The TS should be able to verify the circuit connections. THAT is why I am asking if it is really connected that way??
AND, I am also asking now: Does the circuit appear to actually be transferring power??? If it is not transferring power, then that is a far worse problem.
Of course, it had not occurred tome that the TS may not be able to see the assembled circuit.

I am also wondering why no others have noticed that obvious short circuit of the power input to the right side "H" bridge. Or does it simplynot bother them????
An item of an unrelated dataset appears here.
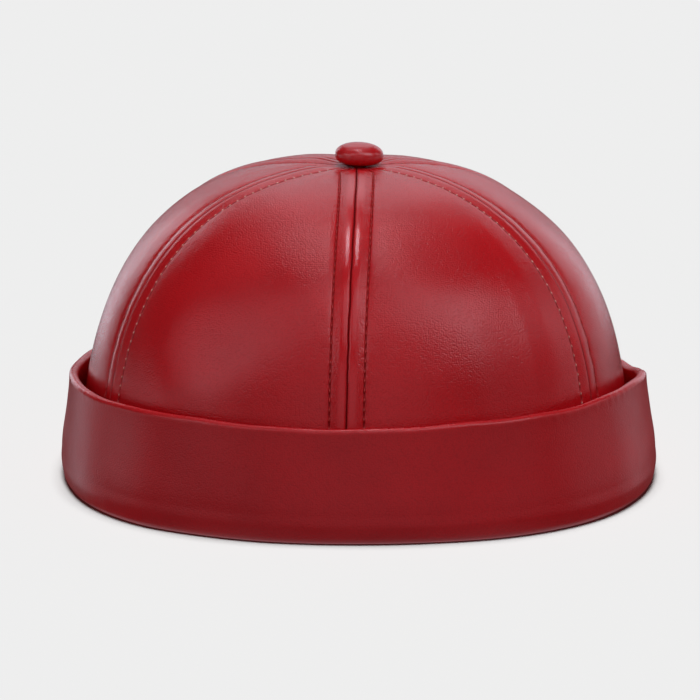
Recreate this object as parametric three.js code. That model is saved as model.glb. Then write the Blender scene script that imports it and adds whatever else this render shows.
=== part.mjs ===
// A brimless leather cap: six sewn crown panels, a turned-up cuff and a covered top button.
// Millimetres, +Z up, the front faces -Y. Azimuth 0 is the front and 90 is the wearer's left, +X.
// The cap stands on its cuff's fold at Z 0, and its bounding box is centred on the Z axis.

import * as THREE from 'three';

// Crown, outside sizes
const CROWN_HALF_WIDTH = 89.4;
const CROWN_LENGTH_RATIO = 1.08;
const CROWN_HEIGHT = 102;
const CROWN_FOOT = 3.2;
const APEX_SHIFT = 0.5;
const PLAN_POWER = 2.32;
const PLAN_POWER_RISE = 0.12;
const SPREAD_POWER = 2.37;
const SPREAD_POWER_SIDE = -0.22;
const RISE_POWER = 2.7;
const RISE_POWER_SIDE = 0.16;

// The six seams: their azimuth at the foot, and the one that they run up to at the top.
const SEAMS = [
  { name: 'front_left', foot: -57, top: -60 },
  { name: 'front', foot: -1.8, top: 0 },
  { name: 'front_right', foot: 52.5, top: 60 },
  { name: 'back_right', foot: 119, top: 120 },
  { name: 'back', foot: 180, top: 180 },
  { name: 'back_left', foot: 238, top: 240 },
];
const PANELS = ['front_left', 'front_right', 'right', 'back_right', 'back_left', 'left'];
const SEAM_GAP = 0.3;

// Across half a panel: 0 is its seam edge, 1 its line of stitches and 2 its middle.
// outer and inner are the two faces' heights over the crown's smooth surface.
const PANEL_COLUMNS = [
  { across: 0.0, outer: -1.1, inner: -2.3 },
  { across: 0.16, outer: -0.1, inner: -2.3 },
  { across: 0.55, outer: 0.3, inner: -2.3 },
  { across: 1.0, outer: -0.25, inner: -2.3 },
  { across: 1.12, outer: 0.25, inner: -1.5 },
  { across: 1.38, outer: 0.6, inner: -0.9 },
  { across: 1.7, outer: 0.6, inner: -0.9 },
  { across: 2.0, outer: 0.5, inner: -1.0 },
];
const STITCH_DISTANCE = 5.5;
const STITCH_SHARE = 0.34;
const PANEL_ROWS = 18;
const ROW_SPREAD = 1.35;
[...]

Thats a mistake on TI part, they last REVISED the Document on APRIL 2024 but they havent fixed it.
Here is the actual schematic below.

 

Oh Wow!!!! Fooled me completely, due to my poor mind-reading ability!! Sorry about that!! I had assumed that I was seeing the actual circuit. My error.
The good news is that there is a great deal of experience with bridge power circuits, the bad news is that I have not studied it very much. Quite often, any oscillation in a switching circuit is caused by inadequate gate charge removal, which allows the resulting higher impedance gate circuit to suffer positive feedback, leading to oscillation such as shown. a possible simple fix would be a gate to source pull-down resistor, while a more effective scheme would be having the gate driver circuit remove the charge more rapidly. Beyond those suggestions, gained from my very limited study, those who have studied more can provide better advice.

 

I forgot to mention
I am not using any load
no transformer
nor the resonant tank is assembled
RC snubber across each mosfet
There are no coupling inductors
and no load
DC blocking caps

So, the circuit is nothing like we thought.
-----------------------------------------------------------
Do you have the input capacitors?
Do you have the output capacitors?

 

My advice about the gate drivers circuit is still valid!! AND since we have not seen the gate driver circuit it is not likely that there is much advice available from this sector, although probably a few are experts in that area. I am not experienced in gate drivers for this sort of application.